* Begin Data section *
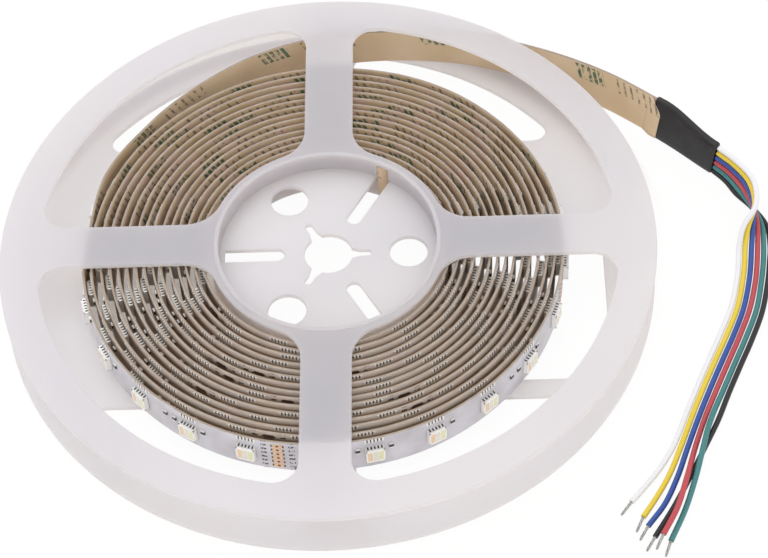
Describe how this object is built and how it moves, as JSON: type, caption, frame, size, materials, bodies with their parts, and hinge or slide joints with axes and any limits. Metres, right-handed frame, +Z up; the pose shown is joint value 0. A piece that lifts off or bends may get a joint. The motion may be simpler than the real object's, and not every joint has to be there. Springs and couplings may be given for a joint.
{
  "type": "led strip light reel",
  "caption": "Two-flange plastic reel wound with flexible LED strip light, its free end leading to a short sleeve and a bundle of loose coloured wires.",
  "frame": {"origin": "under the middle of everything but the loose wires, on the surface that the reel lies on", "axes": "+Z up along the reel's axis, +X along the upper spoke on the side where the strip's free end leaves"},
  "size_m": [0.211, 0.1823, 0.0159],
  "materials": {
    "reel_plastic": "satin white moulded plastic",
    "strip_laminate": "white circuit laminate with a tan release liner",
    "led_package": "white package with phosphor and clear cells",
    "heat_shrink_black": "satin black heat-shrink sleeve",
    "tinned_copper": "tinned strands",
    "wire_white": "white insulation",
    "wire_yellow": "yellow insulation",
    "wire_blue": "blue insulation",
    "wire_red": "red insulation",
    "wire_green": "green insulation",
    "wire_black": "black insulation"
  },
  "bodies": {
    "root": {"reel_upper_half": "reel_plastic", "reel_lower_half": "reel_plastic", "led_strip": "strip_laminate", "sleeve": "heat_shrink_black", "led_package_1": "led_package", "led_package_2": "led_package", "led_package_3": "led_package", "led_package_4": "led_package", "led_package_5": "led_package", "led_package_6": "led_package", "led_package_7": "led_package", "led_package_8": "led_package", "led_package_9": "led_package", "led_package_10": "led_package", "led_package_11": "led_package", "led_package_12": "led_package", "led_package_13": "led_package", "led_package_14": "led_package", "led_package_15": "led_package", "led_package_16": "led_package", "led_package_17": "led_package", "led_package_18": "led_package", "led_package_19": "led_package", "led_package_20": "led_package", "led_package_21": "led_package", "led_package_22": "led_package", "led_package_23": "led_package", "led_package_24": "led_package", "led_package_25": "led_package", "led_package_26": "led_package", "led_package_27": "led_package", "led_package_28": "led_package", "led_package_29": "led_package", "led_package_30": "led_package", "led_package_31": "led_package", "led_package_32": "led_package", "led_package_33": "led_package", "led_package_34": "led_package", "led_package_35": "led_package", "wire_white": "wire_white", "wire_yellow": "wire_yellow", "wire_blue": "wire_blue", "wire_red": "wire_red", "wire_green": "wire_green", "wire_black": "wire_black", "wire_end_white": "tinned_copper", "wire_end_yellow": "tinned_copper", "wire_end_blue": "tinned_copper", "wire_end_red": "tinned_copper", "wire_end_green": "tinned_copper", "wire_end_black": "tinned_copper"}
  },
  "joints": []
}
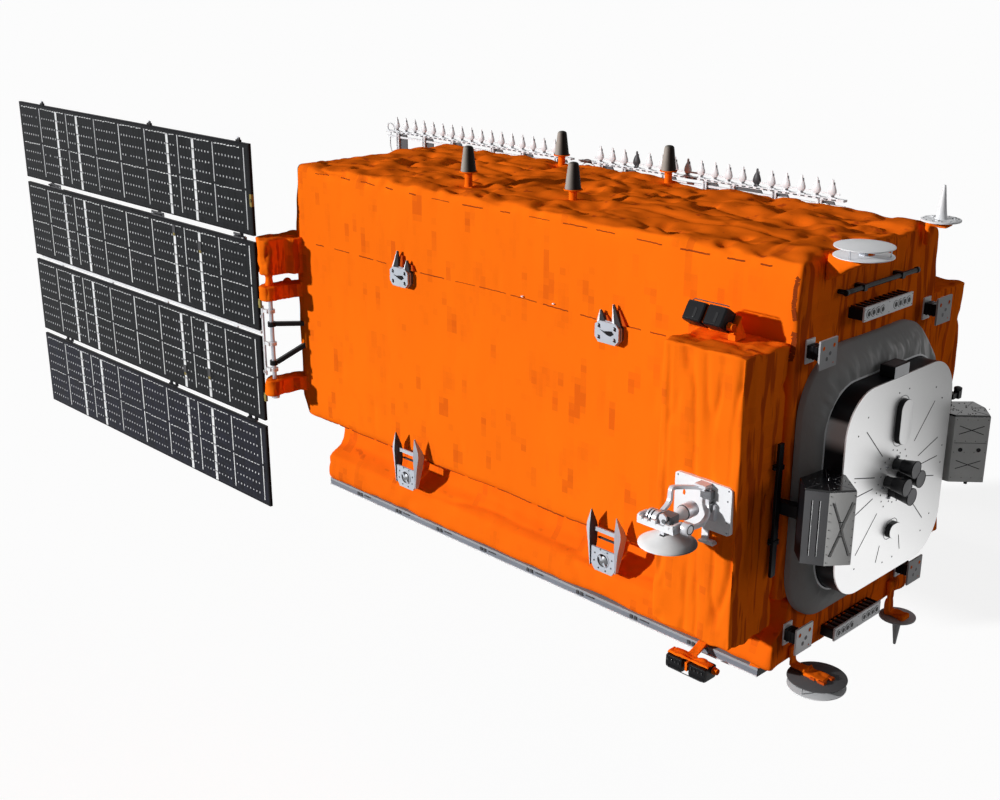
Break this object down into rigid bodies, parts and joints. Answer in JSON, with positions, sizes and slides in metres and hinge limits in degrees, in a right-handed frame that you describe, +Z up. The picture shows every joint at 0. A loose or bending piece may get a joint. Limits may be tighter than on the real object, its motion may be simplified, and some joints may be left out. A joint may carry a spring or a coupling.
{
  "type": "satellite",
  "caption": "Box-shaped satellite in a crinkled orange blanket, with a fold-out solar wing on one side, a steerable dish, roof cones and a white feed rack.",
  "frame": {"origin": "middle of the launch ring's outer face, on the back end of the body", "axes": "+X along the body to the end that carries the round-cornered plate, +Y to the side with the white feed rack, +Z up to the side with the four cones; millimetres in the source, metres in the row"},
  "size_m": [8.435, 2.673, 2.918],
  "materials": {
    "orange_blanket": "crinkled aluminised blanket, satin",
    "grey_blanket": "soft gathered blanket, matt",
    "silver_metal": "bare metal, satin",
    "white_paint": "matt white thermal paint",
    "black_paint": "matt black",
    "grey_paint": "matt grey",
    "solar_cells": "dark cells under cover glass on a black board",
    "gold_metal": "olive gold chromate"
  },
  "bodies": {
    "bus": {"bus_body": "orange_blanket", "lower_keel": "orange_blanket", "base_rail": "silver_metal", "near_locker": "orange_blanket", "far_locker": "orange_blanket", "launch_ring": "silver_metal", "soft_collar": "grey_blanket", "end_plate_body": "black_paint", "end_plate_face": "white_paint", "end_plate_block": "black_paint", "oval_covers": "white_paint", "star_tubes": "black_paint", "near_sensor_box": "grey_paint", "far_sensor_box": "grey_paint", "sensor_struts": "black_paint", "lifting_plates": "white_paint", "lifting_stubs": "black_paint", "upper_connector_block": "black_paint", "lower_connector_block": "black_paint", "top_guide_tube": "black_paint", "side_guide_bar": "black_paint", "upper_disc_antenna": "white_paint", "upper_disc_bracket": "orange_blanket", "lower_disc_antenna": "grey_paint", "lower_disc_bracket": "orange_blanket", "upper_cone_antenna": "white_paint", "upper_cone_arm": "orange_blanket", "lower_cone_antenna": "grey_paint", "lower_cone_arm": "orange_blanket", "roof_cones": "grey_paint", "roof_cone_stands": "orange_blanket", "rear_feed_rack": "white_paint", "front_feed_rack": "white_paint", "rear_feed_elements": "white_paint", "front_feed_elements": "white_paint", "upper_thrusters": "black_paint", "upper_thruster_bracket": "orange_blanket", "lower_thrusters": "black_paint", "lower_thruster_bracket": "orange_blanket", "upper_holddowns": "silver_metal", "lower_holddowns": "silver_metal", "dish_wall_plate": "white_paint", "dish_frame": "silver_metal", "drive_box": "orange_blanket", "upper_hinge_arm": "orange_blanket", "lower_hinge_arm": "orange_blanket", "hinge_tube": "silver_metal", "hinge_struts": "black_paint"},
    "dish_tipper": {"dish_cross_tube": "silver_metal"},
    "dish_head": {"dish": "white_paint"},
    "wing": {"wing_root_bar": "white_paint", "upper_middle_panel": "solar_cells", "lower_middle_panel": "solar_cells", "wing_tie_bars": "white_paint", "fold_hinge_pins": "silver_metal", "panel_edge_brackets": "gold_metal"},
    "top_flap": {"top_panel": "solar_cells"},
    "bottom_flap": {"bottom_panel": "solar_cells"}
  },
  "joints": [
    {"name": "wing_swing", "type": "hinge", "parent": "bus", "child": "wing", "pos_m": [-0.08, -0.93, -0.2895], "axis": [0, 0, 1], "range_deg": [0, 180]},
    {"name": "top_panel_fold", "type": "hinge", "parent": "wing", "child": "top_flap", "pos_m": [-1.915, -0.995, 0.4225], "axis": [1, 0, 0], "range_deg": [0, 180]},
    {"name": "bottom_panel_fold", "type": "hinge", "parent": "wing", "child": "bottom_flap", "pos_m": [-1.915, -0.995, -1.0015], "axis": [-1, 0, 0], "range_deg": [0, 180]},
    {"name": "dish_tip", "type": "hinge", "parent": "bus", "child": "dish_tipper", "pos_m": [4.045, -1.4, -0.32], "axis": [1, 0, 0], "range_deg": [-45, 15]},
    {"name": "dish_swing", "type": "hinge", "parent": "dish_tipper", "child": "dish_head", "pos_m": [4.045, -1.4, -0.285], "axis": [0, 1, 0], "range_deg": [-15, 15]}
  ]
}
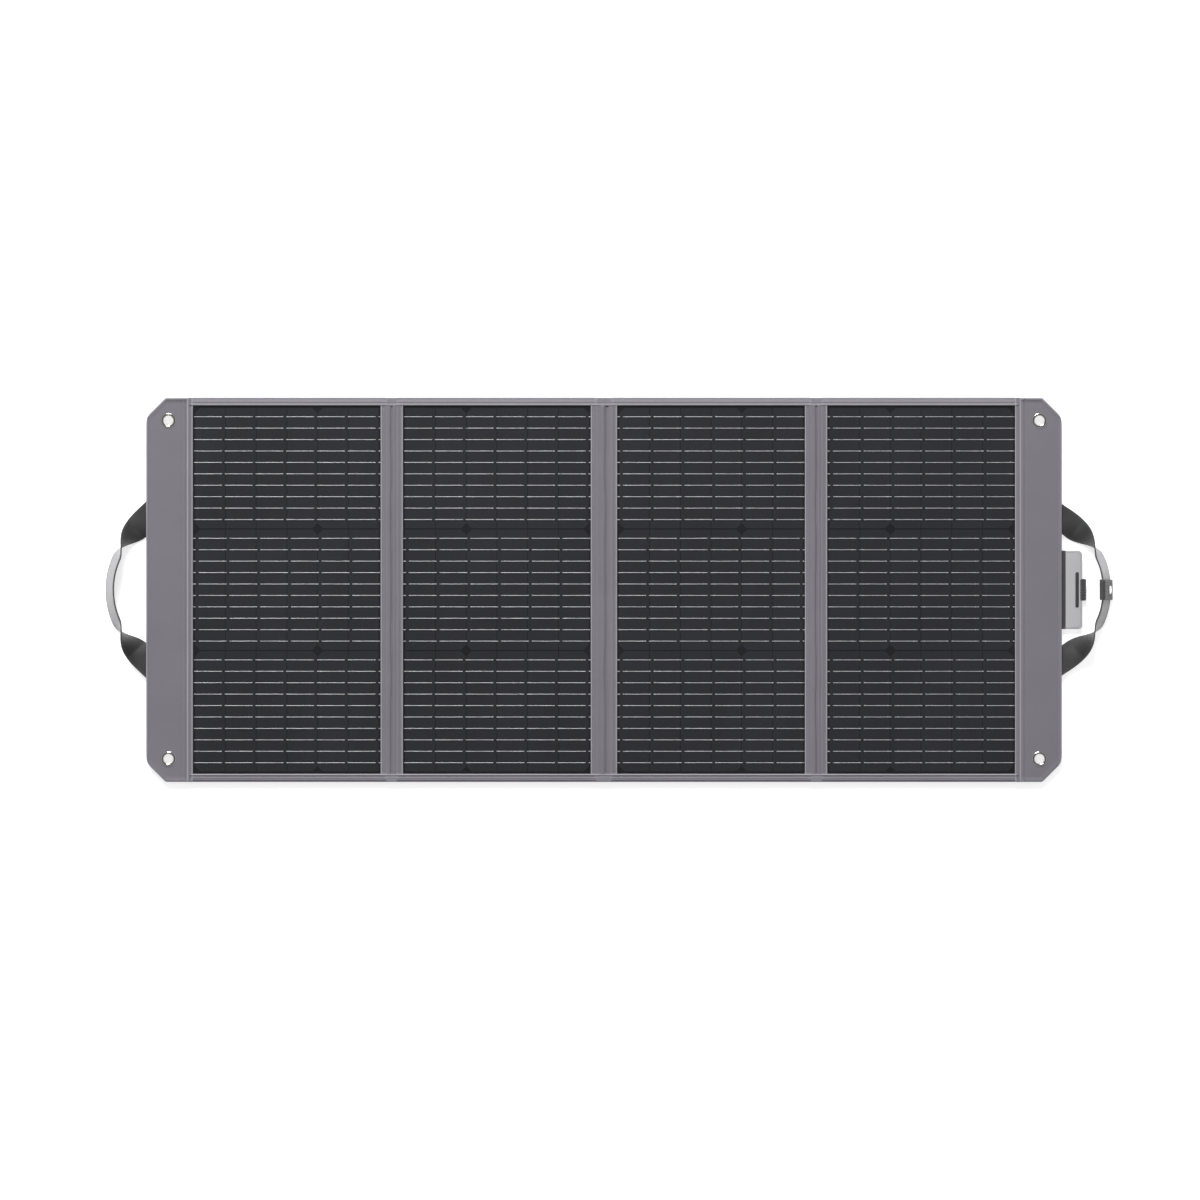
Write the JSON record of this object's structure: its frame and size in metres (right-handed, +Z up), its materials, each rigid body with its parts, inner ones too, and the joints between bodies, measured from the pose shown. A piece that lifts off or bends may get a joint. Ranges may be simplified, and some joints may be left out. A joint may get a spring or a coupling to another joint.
* End Data section *
Task brief
Print the material above once more, exactly.

Expected answer
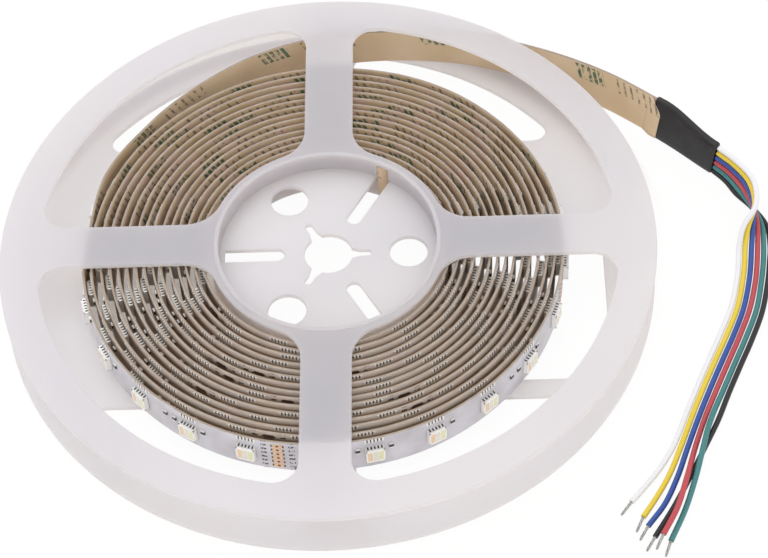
Describe how this object is built and how it moves, as JSON: type, caption, frame, size, materials, bodies with their parts, and hinge or slide joints with axes and any limits. Metres, right-handed frame, +Z up; the pose shown is joint value 0. A piece that lifts off or bends may get a joint. The motion may be simpler than the real object's, and not every joint has to be there. Springs and couplings may be given for a joint.
{
  "type": "led strip light reel",
  "caption": "Two-flange plastic reel wound with flexible LED strip light, its free end leading to a short sleeve and a bundle of loose coloured wires.",
  "frame": {"origin": "under the middle of everything but the loose wires, on the surface that the reel lies on", "axes": "+Z up along the reel's axis, +X along the upper spoke on the side where the strip's free end leaves"},
  "size_m": [0.211, 0.1823, 0.0159],
  "materials": {
    "reel_plastic": "satin white moulded plastic",
    "strip_laminate": "white circuit laminate with a tan release liner",
    "led_package": "white package with phosphor and clear cells",
    "heat_shrink_black": "satin black heat-shrink sleeve",
    "tinned_copper": "tinned strands",
    "wire_white": "white insulation",
    "wire_yellow": "yellow insulation",
    "wire_blue": "blue insulation",
    "wire_red": "red insulation",
    "wire_green": "green insulation",
    "wire_black": "black insulation"
  },
  "bodies": {
    "root": {"reel_upper_half": "reel_plastic", "reel_lower_half": "reel_plastic", "led_strip": "strip_laminate", "sleeve": "heat_shrink_black", "led_package_1": "led_package", "led_package_2": "led_package", "led_package_3": "led_package", "led_package_4": "led_package", "led_package_5": "led_package", "led_package_6": "led_package", "led_package_7": "led_package", "led_package_8": "led_package", "led_package_9": "led_package", "led_package_10": "led_package", "led_package_11": "led_package", "led_package_12": "led_package", "led_package_13": "led_package", "led_package_14": "led_package", "led_package_15": "led_package", "led_package_16": "led_package", "led_package_17": "led_package", "led_package_18": "led_package", "led_package_19": "led_package", "led_package_20": "led_package", "led_package_21": "led_package", "led_package_22": "led_package", "led_package_23": "led_package", "led_package_24": "led_package", "led_package_25": "led_package", "led_package_26": "led_package", "led_package_27": "led_package", "led_package_28": "led_package", "led_package_29": "led_package", "led_package_30": "led_package", "led_package_31": "led_package", "led_package_32": "led_package", "led_package_33": "led_package", "led_package_34": "led_package", "led_package_35": "led_package", "wire_white": "wire_white", "wire_yellow": "wire_yellow", "wire_blue": "wire_blue", "wire_red": "wire_red", "wire_green": "wire_green", "wire_black": "wire_black", "wire_end_white": "tinned_copper", "wire_end_yellow": "tinned_copper", "wire_end_blue": "tinned_copper", "wire_end_red": "tinned_copper", "wire_end_green": "tinned_copper", "wire_end_black": "tinned_copper"}
  },
  "joints": []
}
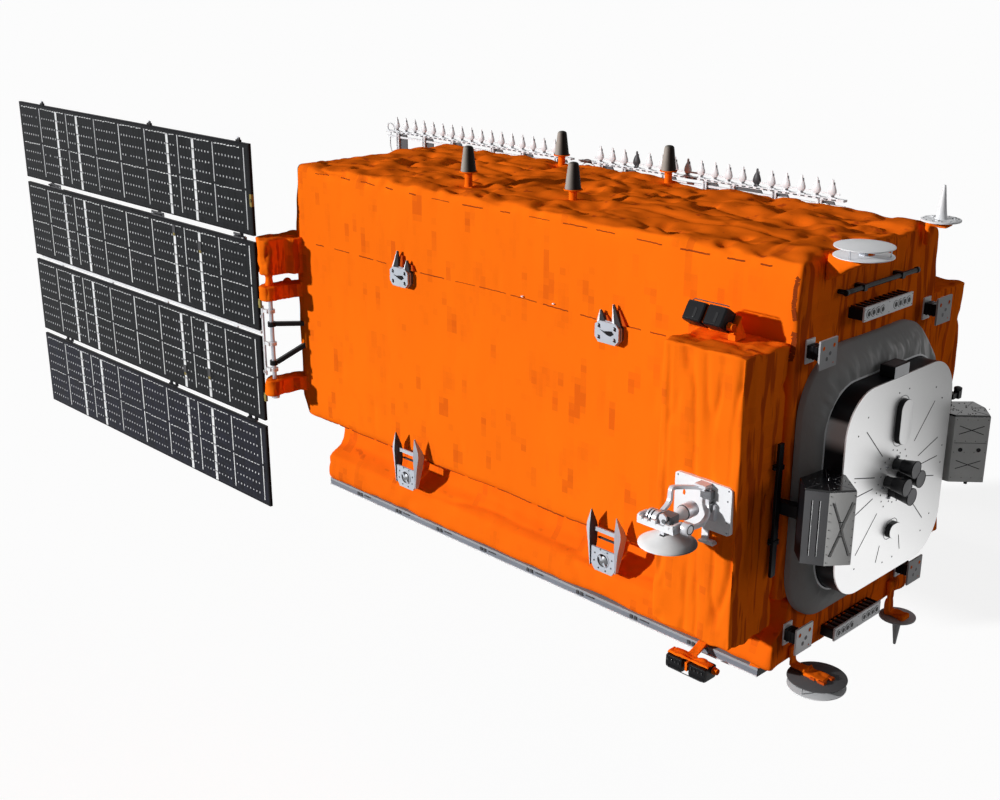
Break this object down into rigid bodies, parts and joints. Answer in JSON, with positions, sizes and slides in metres and hinge limits in degrees, in a right-handed frame that you describe, +Z up. The picture shows every joint at 0. A loose or bending piece may get a joint. Limits may be tighter than on the real object, its motion may be simplified, and some joints may be left out. A joint may carry a spring or a coupling.
{
  "type": "satellite",
  "caption": "Box-shaped satellite in a crinkled orange blanket, with a fold-out solar wing on one side, a steerable dish, roof cones and a white feed rack.",
  "frame": {"origin": "middle of the launch ring's outer face, on the back end of the body", "axes": "+X along the body to the end that carries the round-cornered plate, +Y to the side with the white feed rack, +Z up to the side with the four cones; millimetres in the source, metres in the row"},
  "size_m": [8.435, 2.673, 2.918],
  "materials": {
    "orange_blanket": "crinkled aluminised blanket, satin",
    "grey_blanket": "soft gathered blanket, matt",
    "silver_metal": "bare metal, satin",
    "white_paint": "matt white thermal paint",
    "black_paint": "matt black",
    "grey_paint": "matt grey",
    "solar_cells": "dark cells under cover glass on a black board",
    "gold_metal": "olive gold chromate"
  },
  "bodies": {
    "bus": {"bus_body": "orange_blanket", "lower_keel": "orange_blanket", "base_rail": "silver_metal", "near_locker": "orange_blanket", "far_locker": "orange_blanket", "launch_ring": "silver_metal", "soft_collar": "grey_blanket", "end_plate_body": "black_paint", "end_plate_face": "white_paint", "end_plate_block": "black_paint", "oval_covers": "white_paint", "star_tubes": "black_paint", "near_sensor_box": "grey_paint", "far_sensor_box": "grey_paint", "sensor_struts": "black_paint", "lifting_plates": "white_paint", "lifting_stubs": "black_paint", "upper_connector_block": "black_paint", "lower_connector_block": "black_paint", "top_guide_tube": "black_paint", "side_guide_bar": "black_paint", "upper_disc_antenna": "white_paint", "upper_disc_bracket": "orange_blanket", "lower_disc_antenna": "grey_paint", "lower_disc_bracket": "orange_blanket", "upper_cone_antenna": "white_paint", "upper_cone_arm": "orange_blanket", "lower_cone_antenna": "grey_paint", "lower_cone_arm": "orange_blanket", "roof_cones": "grey_paint", "roof_cone_stands": "orange_blanket", "rear_feed_rack": "white_paint", "front_feed_rack": "white_paint", "rear_feed_elements": "white_paint", "front_feed_elements": "white_paint", "upper_thrusters": "black_paint", "upper_thruster_bracket": "orange_blanket", "lower_thrusters": "black_paint", "lower_thruster_bracket": "orange_blanket", "upper_holddowns": "silver_metal", "lower_holddowns": "silver_metal", "dish_wall_plate": "white_paint", "dish_frame": "silver_metal", "drive_box": "orange_blanket", "upper_hinge_arm": "orange_blanket", "lower_hinge_arm": "orange_blanket", "hinge_tube": "silver_metal", "hinge_struts": "black_paint"},
    "dish_tipper": {"dish_cross_tube": "silver_metal"},
    "dish_head": {"dish": "white_paint"},
    "wing": {"wing_root_bar": "white_paint", "upper_middle_panel": "solar_cells", "lower_middle_panel": "solar_cells", "wing_tie_bars": "white_paint", "fold_hinge_pins": "silver_metal", "panel_edge_brackets": "gold_metal"},
    "top_flap": {"top_panel": "solar_cells"},
    "bottom_flap": {"bottom_panel": "solar_cells"}
  },
  "joints": [
    {"name": "wing_swing", "type": "hinge", "parent": "bus", "child": "wing", "pos_m": [-0.08, -0.93, -0.2895], "axis": [0, 0, 1], "range_deg": [0, 180]},
    {"name": "top_panel_fold", "type": "hinge", "parent": "wing", "child": "top_flap", "pos_m": [-1.915, -0.995, 0.4225], "axis": [1, 0, 0], "range_deg": [0, 180]},
    {"name": "bottom_panel_fold", "type": "hinge", "parent": "wing", "child": "bottom_flap", "pos_m": [-1.915, -0.995, -1.0015], "axis": [-1, 0, 0], "range_deg": [0, 180]},
    {"name": "dish_tip", "type": "hinge", "parent": "bus", "child": "dish_tipper", "pos_m": [4.045, -1.4, -0.32], "axis": [1, 0, 0], "range_deg": [-45, 15]},
    {"name": "dish_swing", "type": "hinge", "parent": "dish_tipper", "child": "dish_head", "pos_m": [4.045, -1.4, -0.285], "axis": [0, 1, 0], "range_deg": [-15, 15]}
  ]
}
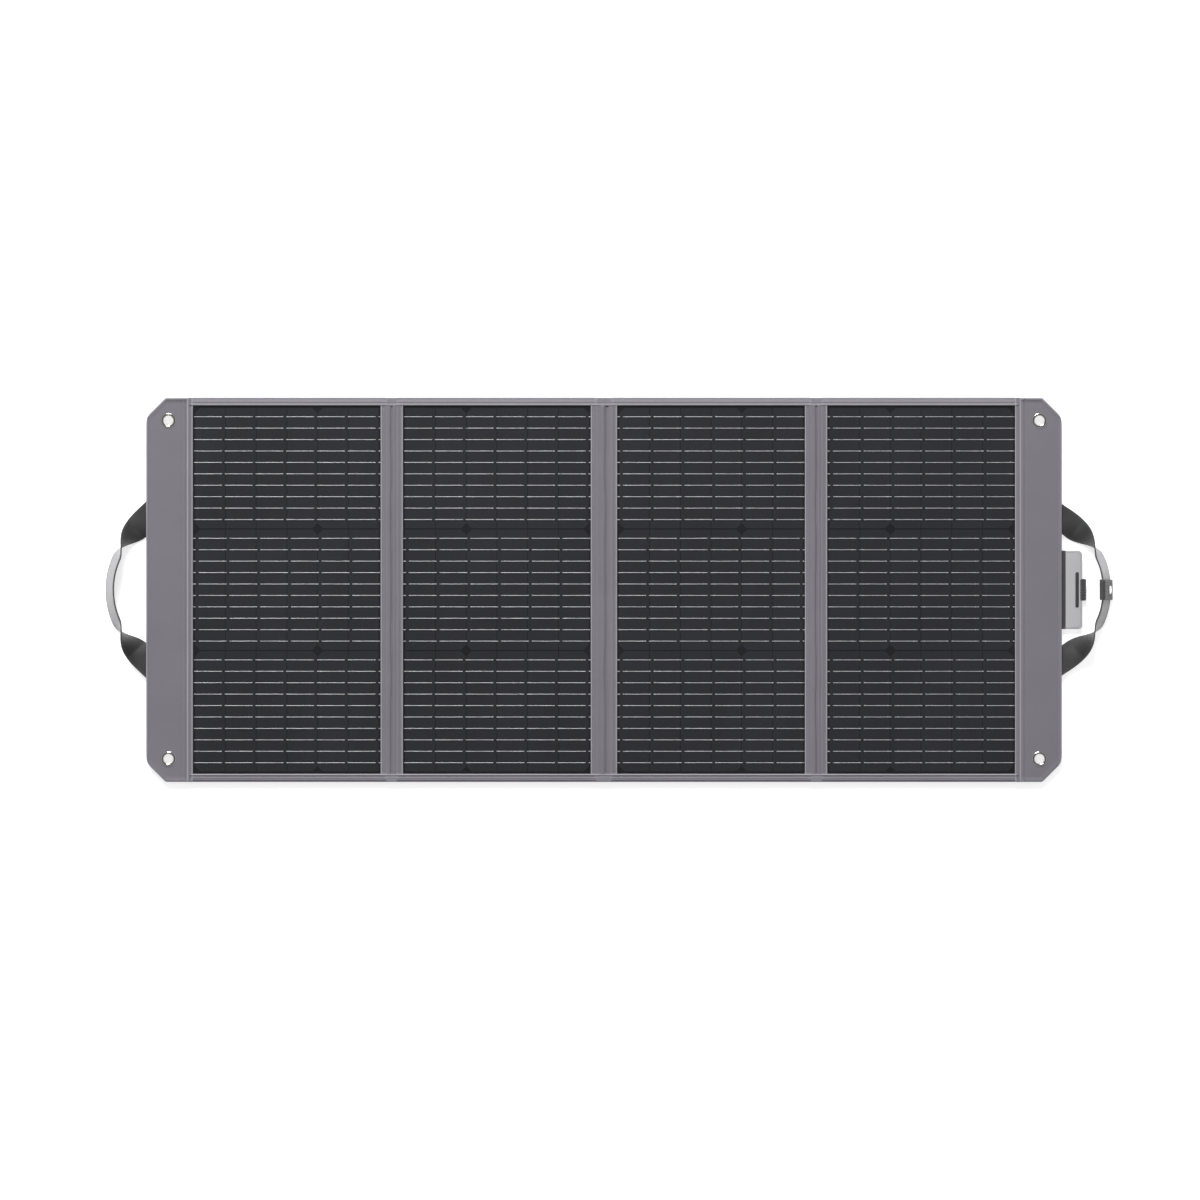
Write the JSON record of this object's structure: its frame and size in metres (right-handed, +Z up), its materials, each rigid body with its parts, inner ones too, and the joints between bodies, measured from the pose shown. A piece that lifts off or bends may get a joint. Ranges may be simplified, and some joints may be left out. A joint may get a spring or a coupling to another joint.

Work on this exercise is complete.